For 2014, expect more concerted efforts by customers to eliminate data centers either by combining existing facilities, moving some data center functions to the cloud, or deepening their relationships with third-party hosted data center providers. And that will be great news for solution providers with data center migration expertise.

1. BYOD, not BYOA

Data center administrators, for the most part, are still trying to figure out how to deal with users who insist on using their own devices, including laptops, tablets and smartphones. Ensuring company applications work on a multitude of devices while offering the kind of security expected in the business world is far from a given, and 2014 will continue to see BYOD as a focus of the data center.
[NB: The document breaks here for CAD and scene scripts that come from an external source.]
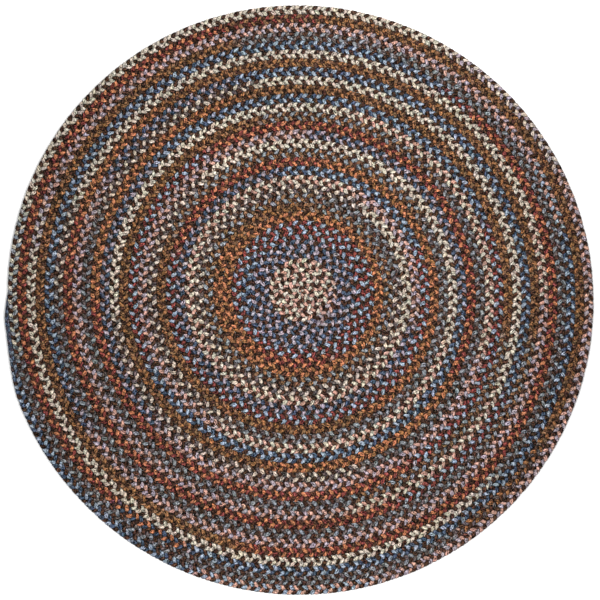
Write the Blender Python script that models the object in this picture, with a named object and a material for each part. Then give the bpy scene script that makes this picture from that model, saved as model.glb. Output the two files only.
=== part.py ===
"""A round braided rug: one long three-strand braid, coiled flat and laced edge to edge.

The solid is the whole coil, with each turn of the braid raised as a rounded rib, a flat
underside and a rounded rim. The braid's outer end tapers away against the turn inside it.
Metres, +Z up. The origin is under the middle of the rug's bounding box.
"""

import math

import bmesh
import bpy

# The coil, seen from above
PITCH = 0.0289  # the braid's width, and so the distance between turns
OUTER_PITCH = 0.0281  # the same where the coil is laced tighter
TIGHTER_FROM = 22.4  # turns from the middle
DRIFT_PER_TURN = (-0.00032, -0.0008)  # how far each turn's middle lies from the last one's
START_SHIFT = (-0.0025, -0.0087)  # the first turns lie this much to one side
START_REACH = 5.0  # turns over which that fades
OVAL = 0.004  # share by which the rug is longer than round, and which way
OVAL_ANGLE = math.radians(139)
STEPS = 60  # facets to a turn
STRIP_FIRST = 60  # the step where the first rib leaves the middle
STRIP_LAST = 1915  # the step where the braid ends, 31.92 turns out
END_ANGLE = math.radians(180)  # where it ends, counterclockwise from +X
TAPER_STEPS = 3  # how long its tapered end is: 18 degrees

# Heights and the rim's section
CREST = 0.012  # top of a rib
VALLEY = 0.0075  # between two ribs, where their edges are laced together
RIM_HEIGHT = 0.006  # where the outer edge is widest
RIM_INSET = 0.004  # how far the edge curls in from there to the floor

WOOL_COLOR = (0.16, 0.12, 0.11, 1.0)
WOOL_ROUGHNESS = 0.95


def clear_scene():
    for thing in list(bpy.data.objects):
        bpy.data.objects.remove(thing, do_unlink=True)


def wool():
    material = bpy.data.materials.new("braided_wool")
    material.use_nodes = True
    shader = material.node_tree.nodes["Principled BSDF"]
    shader.inputs["Base Color"].default_value = WOOL_COLOR
    shader.inputs["Roughness"].default_value = WOOL_ROUGHNESS
    return material


def on_coil(step, turns):
    """The point this many turns out from the middle, on the ray where the step lies."""
    angle = END_ANGLE + math.tau * (STRIP_LAST - step) / STEPS
    radius = PITCH * turns - (PITCH - OUTER_PITCH) * max(turns - TIGHTER_FROM, 0.0)
    radius *= 1 + OVAL * math.cos(2 * (angle - OVAL_ANGLE))
    start = math.exp(-((turns / START_REACH) ** 2))
    x = radius * math.cos(angle) + turns * DRIFT_PER_TURN[0] + start * START_SHIFT[0]
    y = radius * math.sin(angle) + turns * DRIFT_PER_TURN[1] + start * START_SHIFT[1]
    return x, y


def width(step):
    """The braid's width at a step, as a share of PITCH: full, then tapering to nothing."""
    return min(1.0, (STRIP_LAST - step) / TAPER_STEPS)


def inner_edge(step):
    return on_coil(step, step / STEPS - 0.5)


def crest(step):
    return on_coil(step, step / STEPS - 0.5 + 0.5 * width(step))


def outer_edge(step):
    return on_coil(step, step / STEPS - 0.5 + width(step))


def rug_mesh():
    """The closed solid: ribs on top, a rounded rim and a flat underside."""
    bm = bmesh.new()
    rim_steps = range(STRIP_LAST - STEPS, STRIP_LAST)

    # Edges between turns. The outer edge of one step is the inner edge of the step a turn later.
    edge = {}
    for step in range(STRIP_FIRST, STRIP_LAST + 1):
        edge[step] = bm.verts.new((*inner_edge(step), VALLEY))
    for step in rim_steps:
        if step + STEPS not in edge:
            edge[step + STEPS] = bm.verts.new((*outer_edge(step), RIM_HEIGHT))
    edge[STRIP_LAST].co.z = RIM_HEIGHT
    edge[STRIP_LAST + STEPS] = edge[STRIP_LAST]

    # Ribs
    ridge = {}
    for step in range(STRIP_FIRST, STRIP_LAST):
        height = VALLEY + (CREST - VALLEY) * math.sqrt(width(step))
        ridge[step] = bm.verts.new((*crest(step), height))
    for step in range(STRIP_FIRST, STRIP_LAST - 1):
        bm.faces.new((edge[step], edge[step + 1], ridge[step + 1], ridge[step]))
        bm.faces.new((ridge[step], ridge[step + 1], edge[step + STEPS + 1], edge[step + STEPS]))
    tip = STRIP_LAST - 1
    bm.faces.new((edge[tip], edge[STRIP_LAST], ridge[tip]))
    bm.faces.new((ridge[tip], edge[STRIP_LAST], edge[tip + STEPS]))

    # The middle, where the braid starts
    middle = bm.verts.new((*on_coil(0, 0.0), CREST))
    around = [edge[step] for step in range(STRIP_FIRST, STRIP_FIRST + STEPS + 1)]
    around.append(ridge[STRIP_FIRST])
    for here, there in zip(around, around[1:] + around[:1], strict=True):
        bm.faces.new((middle, there, here))

    # Rim and underside
    foot = []
    for step in rim_steps:
        top = edge[step + STEPS].co
        inward = 1.0 - RIM_INSET / math.hypot(top.x, top.y)
        foot.append(bm.verts.new((top.x * inward, top.y * inward, 0.0)))
    rim = [edge[step + STEPS] for step in rim_steps]
    for i in range(STEPS):
        j = (i + 1) % STEPS
        bm.faces.new((rim[i], rim[j], foot[j], foot[i]))
    bm.faces.new(foot)

    bmesh.ops.recalc_face_normals(bm, faces=bm.faces)
    mesh = bpy.data.meshes.new("braided_coil")
    bm.to_mesh(mesh)
    bm.free()
    return mesh


def centre_on_origin(mesh):
    """Moves the points so that the box around them is centred on the Z axis."""
    for axis in (0, 1):
        places = [vertex.co[axis] for vertex in mesh.vertices]
        middle = (min(places) + max(places)) / 2
        for vertex in mesh.vertices:
            vertex.co[axis] -= middle


def main():
    clear_scene()
    rug = bpy.data.collections.new("braided_rug")
    bpy.context.scene.collection.children.link(rug)
    mesh = rug_mesh()
    centre_on_origin(mesh)
    mesh.materials.append(wool())
    mesh.shade_smooth()
    mesh.set_sharp_from_angle(angle=math.radians(50))
    rug.objects.link(bpy.data.objects.new("braided_coil", mesh))


main()
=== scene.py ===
"""The looks of a round braided rug: three wool strands braided along the whole coil.

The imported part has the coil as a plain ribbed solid. Here its place is taken by the braid itself,
built strand by strand along the same coil, in metres, +Z up.
"""

import math

import bpy
import numpy as np
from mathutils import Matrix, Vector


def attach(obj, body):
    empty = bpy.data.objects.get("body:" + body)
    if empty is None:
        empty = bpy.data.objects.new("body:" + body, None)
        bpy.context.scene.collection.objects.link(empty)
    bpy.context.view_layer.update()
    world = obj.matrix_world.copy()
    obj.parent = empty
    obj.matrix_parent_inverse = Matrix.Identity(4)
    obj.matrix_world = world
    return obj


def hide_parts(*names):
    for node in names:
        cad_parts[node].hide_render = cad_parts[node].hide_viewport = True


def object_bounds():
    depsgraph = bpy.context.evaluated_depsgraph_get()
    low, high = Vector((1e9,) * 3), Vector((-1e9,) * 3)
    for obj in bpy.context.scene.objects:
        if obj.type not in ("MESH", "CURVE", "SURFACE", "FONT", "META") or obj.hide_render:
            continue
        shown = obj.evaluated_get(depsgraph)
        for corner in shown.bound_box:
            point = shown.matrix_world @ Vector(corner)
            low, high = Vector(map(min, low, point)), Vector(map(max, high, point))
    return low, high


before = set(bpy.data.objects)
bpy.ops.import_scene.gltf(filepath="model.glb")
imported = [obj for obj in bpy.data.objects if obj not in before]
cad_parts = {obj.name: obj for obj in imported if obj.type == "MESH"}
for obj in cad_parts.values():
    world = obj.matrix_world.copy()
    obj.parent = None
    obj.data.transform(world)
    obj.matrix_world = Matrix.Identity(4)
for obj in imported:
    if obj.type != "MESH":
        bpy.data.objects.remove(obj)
CAD_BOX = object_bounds()

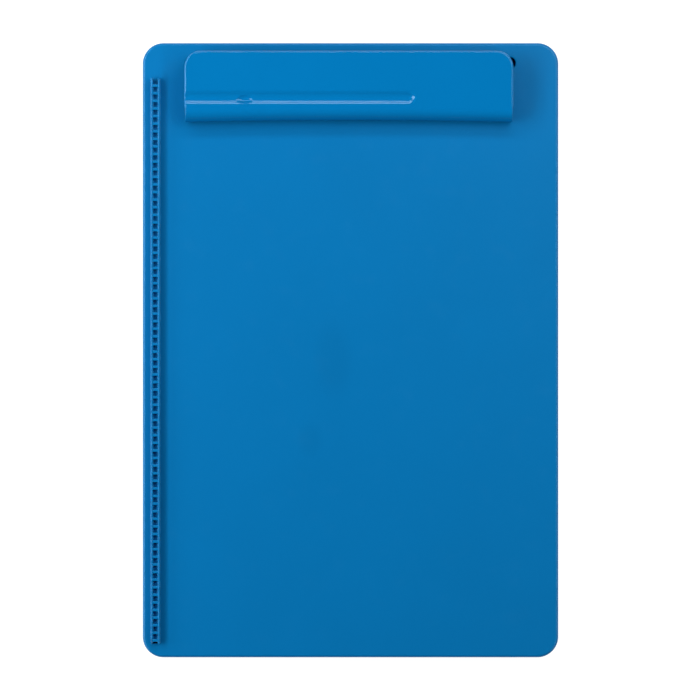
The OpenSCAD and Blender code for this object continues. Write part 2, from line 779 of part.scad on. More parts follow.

However, don't expect to see the same progress in the newest end user buzzword, BYOA, or "bring your own application." Users familiar with certain applications they use for personal business will increasingly look to bring those applications to their business life. Here is where data center administrators will look to draw the line. It is already hard enough for most businesses to secure and enforce policies on devices running multiple business applications. Securing multiple applications tailored to users' preferences is another layer of complexity.

BYOA will have one positive impact in 2014, however. Enough users wanting to use their own applications could tell the data center admins that they need to consider whether such applications can increase worker productivity and should, therefore, be brought in and managed as any other business app.